Another common situation is where there are not enough quarters to qualify for Social Security. CNAV, as far as I can see, always has enough credits to pay something. In such cases, it is possible to ask that the Social Security credit be transferred to CNAV. Clearly there is a loss in value when this is done because the two systems do not evaluate the credits the same way. But at this point the choice is between losing some but getting most of it, and losing everything. CNAV, CIPAV or RSI has to be instructed to get the credits from Social Security.

Maybe I am being naïve, but I do not know how to deal with such situations without complying with the treaty so as to receive the best benefit possible.

I hear and understand your concern. If there were a significant risk that one could lose the benefit of one or the other, my answer would be drastically different.

My last comment is more personal: the money you put in the system was not your pension. It was used to pay the pensions of the people entitled to benefits then. Social Security, CNAV, CIPAV and RSI are not investment firms. The amount of money you receive today is based on current laws and is paid by people who are working today and paying these taxes and social charges.
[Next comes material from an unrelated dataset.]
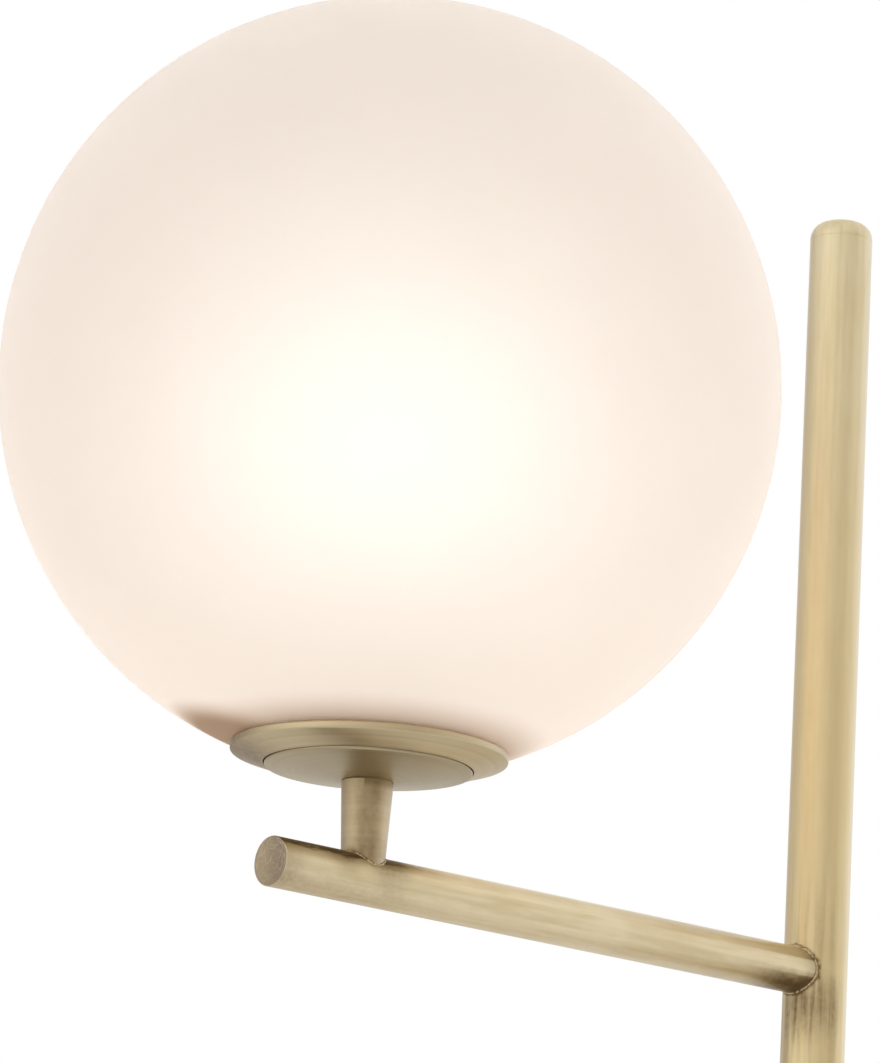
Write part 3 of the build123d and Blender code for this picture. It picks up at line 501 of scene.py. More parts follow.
class Growth(Sketch):
    """A Geometry Nodes tree whose inputs have names."""

    def __init__(self, name, **inputs):
        super().__init__(bpy.data.node_groups.new(name, "GeometryNodeTree"))
        sockets = self.tree.interface
        sockets.new_socket("Mesh", in_out="OUTPUT", socket_type="NodeSocketGeometry")
        for label, kind in inputs.items():
            sockets.new_socket(label, in_out="INPUT", socket_type="NodeSocket" + kind)
        entry = self.node("NodeGroupInput", {}, {}).socket.node
        self.given = {socket.name: Level(self, socket) for socket in entry.outputs}

    def __getitem__(self, label):
        return self.given[label]

    def point(self, x=0.0, y=0.0, z=0.0):
        return self.node("ShaderNodeCombineXYZ", {}, {"X": x, "Y": y, "Z": z})

    def moved(self, geometry, offset):
        inputs = {"Geometry": geometry, "Translation": offset}
        return self.node("GeometryNodeTransform", {}, inputs)

    def end(self, geometry, material):
        """Makes the instances real, gives them their material and ends the tree."""
        real = self.node("GeometryNodeRealizeInstances", {}, {"Geometry": geometry})
        inputs = {"Geometry": real, "Material": material}
        painted = self.node("GeometryNodeSetMaterial", {}, inputs)
        self.node("NodeGroupOutput", {}, {"Mesh": painted})

    def grow(self, name, start=None, **sizes):
        """The plain mesh that the tree makes from a start mesh and its named sizes."""
        holder = placed(name, start or bpy.data.meshes.new(name + "_start"))
        modifier = holder.modifiers.new("growth", "NODES")
        modifier.node_group = self.tree
        for socket in self.tree.interface.items_tree:
            if socket.in_out == "INPUT" and socket.name in sizes:
                modifier[socket.identifier] = sizes[socket.name]
        bpy.context.view_layer.update()
        grown = bpy.data.meshes.new_from_object(
            holder.evaluated_get(bpy.context.evaluated_depsgraph_get())
        )
        holder.modifiers.remove(modifier)
        bpy.data.objects.remove(holder)
        grown.name = name
        grown.polygons.foreach_set("use_smooth", [True] * len(grown.polygons))
        grown.set_sharp_from_angle(angle=radians(GROWN_CREASE))
        return grown


HEAD_DRAWN_IN = 0.22
SLOT_SEED = 7

zinc_plate = plain(
    "zinc_plate", paint(196, 198, 200), paint(182, 185, 189),
    scale=900.0, roughness=0.28, metallic=1.0, depth=0.008 * MM,
)
screw = Growth(
    "slotted_screws", Mesh="Geometry", Head_Radius="Float", Head_Height="Float",
    Shank_Radius="Float", Length="Float", Slot_Width="Float", Upside_Down="Float", Seed="Int",
)
head_radius, head_height = screw["Head_Radius"], screw["Head_Height"]
head_block = screw.node(
    "GeometryNodeMeshCylinder",
    {},
    {"Vertices": 40, "Side Segments": 8, "Radius": head_radius, "Depth": head_height},
)
head_place = screw.node("GeometryNodeInputPosition", {}, {})
head_z = screw.node("ShaderNodeSeparateXYZ", {}, {0: head_place}, output="Z") / head_height
head_share = 1.0 - (head_z * 2.0).bounded() ** 2.0 * HEAD_DRAWN_IN
head_shape = screw.vectors("MULTIPLY", head_place, screw.point(head_share, head_share, 1.0))
head_domed = screw.node(
    "GeometryNodeSetPosition", {}, {"Geometry": head_block, "Position": head_shape}
)
slot_size = screw.point(head_radius * 3.0, screw["Slot_Width"], head_height)
slot_block = screw.node("GeometryNodeMeshCube", {}, {"Size": slot_size})
slot = screw.moved(slot_block, screw.point(z=head_height * 0.5))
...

In France and even more in the USA, there is a debate about getting rid of this system and having your payments be invested so that it is indeed your money that you get back later. Whether it is fair or not is not the point; the current system was created this way because financial institutions can fail and declare bankruptcy, and investments can lose just about their entire value. Always keep in mind that the French and American public retirement programs were created as a lesson from the Great Depression. For a few things, the public system offers the best guarantee that it will be there to deliver when you need it. This belief, which has been shared for decades, is being challenged today in both countries.